13. The next contention that was raised by the petitioner is that the Labour Officer has not considered the fact that the Contract Labour (Regulation and Abolition) Act permits the contract workers if the Principle Employer had registered with the authority under the Contract Labour (Regulation and Abolition) Act. In the present case the principle employer had registered as “Principle Employer” and the names of the Contractors are reflected in its Registration under the Act and also all the Contractors, who have employed more than 20 persons have obtained license under the Act. The Contractors have paid salary and has entered into 12(3) settlement, in which the Union and the Contractor are parties to the contract, which is entered for determining the terms of contract for engaging the workers. The incentive, statutory payments like, ESI, EPF etc., are also paid to the contract workers as per statutory regulations. But the contention of the 2nd respondent and the respondents 6 to 19 is that the contract employees were extracted work, by the Contractor for and on behalf of the Principle Employer and were paid meager wages and hence the contract is sham and nominal. After hearing the rival submissions this Court is of the considered opinion that once the management is registered under the Contract Labour (Regulation and Abolition) Act and the Contractors have also taken license, then the submission of the respondents that the contract is sham and nominal cannot be entertained. The provisions of the Contract Labour (Regulation and Abolition) Act are only regulating such contract workers and while regulating the said contract workers, the Contract Labour (Regulation and Abolition) Act, states that the principal employer should register himself and he should declare the name of the Contractors and that the principal employer should ensure that all the statutory benefits are being paid to the contract employees, by the Contractors. When such statutory liability is discharged then there is no ground to treat the contract as sham and nominal. Therefore, the contention of the respondents that the contract is sham and nominal cannot be accepted and the petitioner Corporation is in advantageous position.

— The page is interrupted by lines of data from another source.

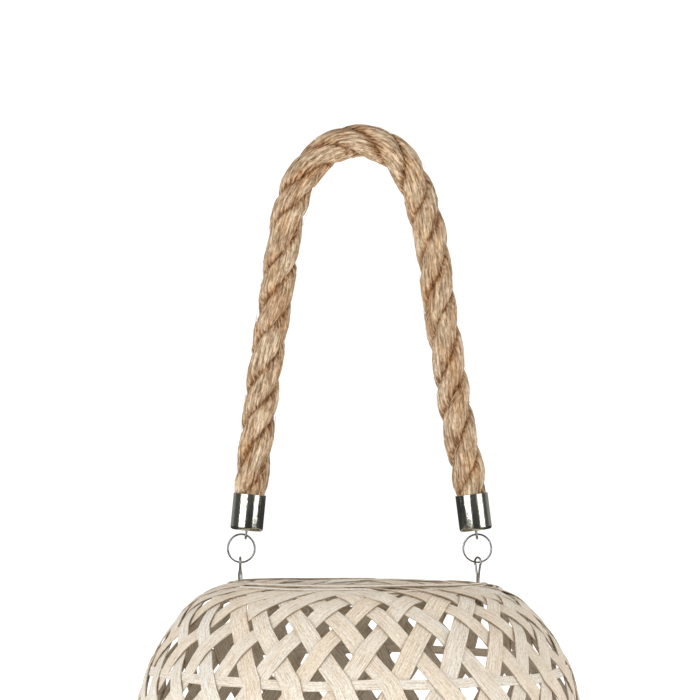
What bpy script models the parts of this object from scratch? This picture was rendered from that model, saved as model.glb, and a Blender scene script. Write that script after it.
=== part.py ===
"""Hanging lantern: an open diagonal-weave bamboo basket with a stiff rope handle.

The basket stands on a foot ring at z = 0 and its axis is the world Z axis.
The handle is a thick rope in two metal end caps. Each cap hangs in a split ring,
and each ring in a wire eyelet whose legs pass down through the basket's rim.
All sizes are in metres.
"""

import math

import bmesh
import bpy
from mathutils import Euler, Matrix, Vector

OBJECT_NAME = "hanging_lantern"

# Basket wall: a superellipse turned about Z.
BELLY_RADIUS = 0.154
BELLY_HEIGHT = 0.1208
SHOULDER_RISE = 0.1444
SHAPE_POWER = 2.6
WALL_THICKNESS = 0.0052
STRIP_THICKNESS = 0.0012
STRIP_WIDTH = 0.0120
STRIPS_EACH_WAY = 28
STRIP_SLANT = math.radians(33.0)
OUTER_PHASE = math.radians(8.2)
INNER_PHASE = math.radians(9.8)
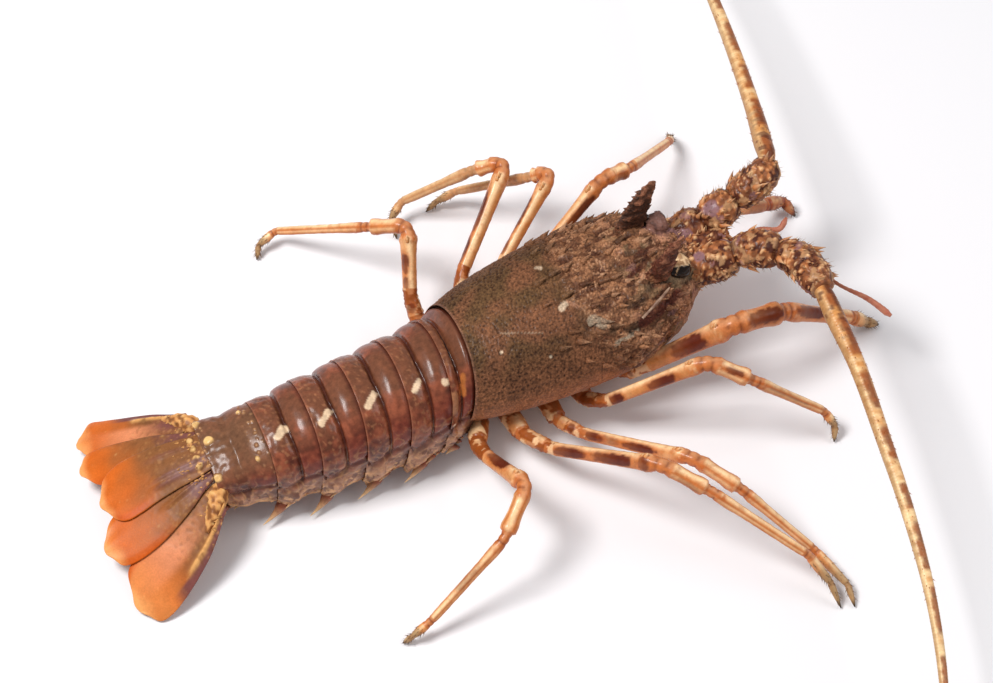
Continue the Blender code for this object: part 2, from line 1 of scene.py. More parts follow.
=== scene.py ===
"""The look of a whole spiny lobster lying on a white table.

Every piece is made in the working axes of the body, in millimetres: x to the head,
y to the animal's left, z up from the table. It moves to the frame, in metres, when
its mesh is made. Colours are stored on the points of each piece, as Tint and Rough,
and the materials add the fine grain.
"""
import math
import random

import bmesh
import bpy
import numpy as np
from mathutils import Matrix, Vector, noise


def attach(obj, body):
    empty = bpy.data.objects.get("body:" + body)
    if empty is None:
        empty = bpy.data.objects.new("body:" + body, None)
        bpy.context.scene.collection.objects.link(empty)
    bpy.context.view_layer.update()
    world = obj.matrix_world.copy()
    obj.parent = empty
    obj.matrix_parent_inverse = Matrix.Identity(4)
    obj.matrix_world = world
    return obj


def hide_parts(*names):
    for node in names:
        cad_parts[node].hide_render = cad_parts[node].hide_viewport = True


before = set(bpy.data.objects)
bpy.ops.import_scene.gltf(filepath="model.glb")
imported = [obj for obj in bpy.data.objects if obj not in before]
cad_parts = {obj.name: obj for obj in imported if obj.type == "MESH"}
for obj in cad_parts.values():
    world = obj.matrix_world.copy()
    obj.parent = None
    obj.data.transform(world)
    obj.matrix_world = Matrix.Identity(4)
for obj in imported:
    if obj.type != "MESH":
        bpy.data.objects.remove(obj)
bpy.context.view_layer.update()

MM = 0.001
SEED = 41
SHINE = 0.12  # specular level of every shell
ORIGIN = np.array((45, 3, 0))

# Sideways bend of the body's middle line: (x, y)
BODY_LINE = [(-170, 1), (-120, 1), (-95, -3.5), (-60, -4.5), (-20, -3), (0, 0),
             (30, 2), (60, 3.7), (90, 4.8), (125, 5)]

# Head shell sections: x, half width, crest height, height of widest line, keel height
CARAPACE = [(0, 29, 60, 33, 10), (5, 30.8, 61, 33, 7), (12, 33, 62, 33, 0),
            (22, 35.2, 63.2, 33, 0), (34, 37, 64.4, 33, 0), (46, 38.3, 65.4, 34, 0),
            (58, 39, 66.2, 35, 0), (70, 39, 67, 36, 0), (80, 38, 67.4, 38, 0),
            (90, 35, 67.6, 41, 3), (99, 31, 67, 43, 8), (107, 26.5, 65, 45, 15),
            (114, 21.5, 61.5, 46, 23), (119, 17, 57.5, 46, 30)]
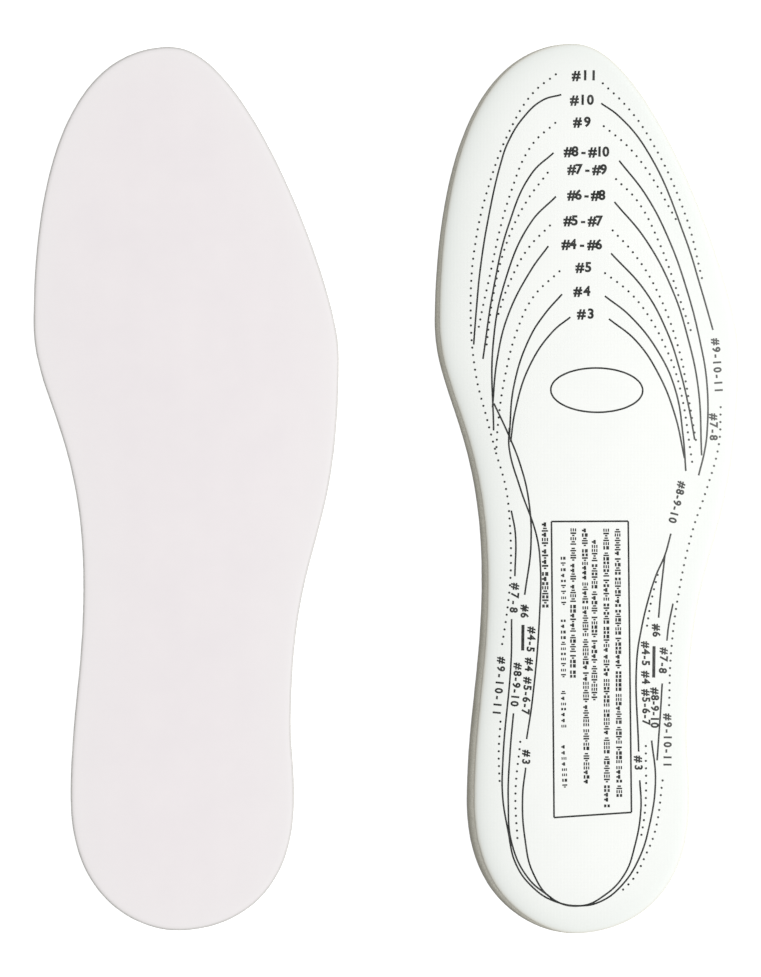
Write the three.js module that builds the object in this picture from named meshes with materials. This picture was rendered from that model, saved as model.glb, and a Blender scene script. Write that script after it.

14. The further contention of the petitioner is that that Labour Union has already raised industrial dispute for referring the issue to the Labour Court and the Government had declined to refer the issue and the reason stated is that “Since the matter relates to abolition as well as absorption of contract labour, the Union can take up the matter with the Contract Labour Advisory Board under section 10(20 of the Contract Labour (Regulation & Abolition) Act, 1970”. Subsequently the Advisory Board has declined to refer. The Advisory Report had stated that the specific jobs attended to by the contractors need not be abolished. The issue is still pending before the Hon’ble High Court in writ appeal. Therefore, this Court is of the considered opinion that when the issue is pending before this Court in writ appeal, the present proceedings before the Inspector of Labour (in the present case Inspector of Factories) under Permanency Act would affect the rights of the parties. More so this Court has held that the Inspector of Labour (in the present case Inspector of Factories) is not having jurisdiction to consider if there is complicated questions of law and if there are other Acts are involved, because the Inspector of Labour (Inspector of Factories) is not having the power to adjudicate. Hence the petition filed before the Inspector of Labour (Inspector of Factories) cannot be entertain since he is not appropriate authority. The respondents are at liberty to agitate the issue which is already pending in writ appeal and before the authorities prescribed under Contract Labour (Regulation & Abolition) Act, 1970
15. For the reasons stated above and on the aforesaid observations, this Writ Petition is allowed. The impugned passed by the first respondent in Na.Ka.No.E4154/2010, dated 11.06.2012, is hereby quashed. No Costs. Consequently, connected Miscellaneous Petition is closed.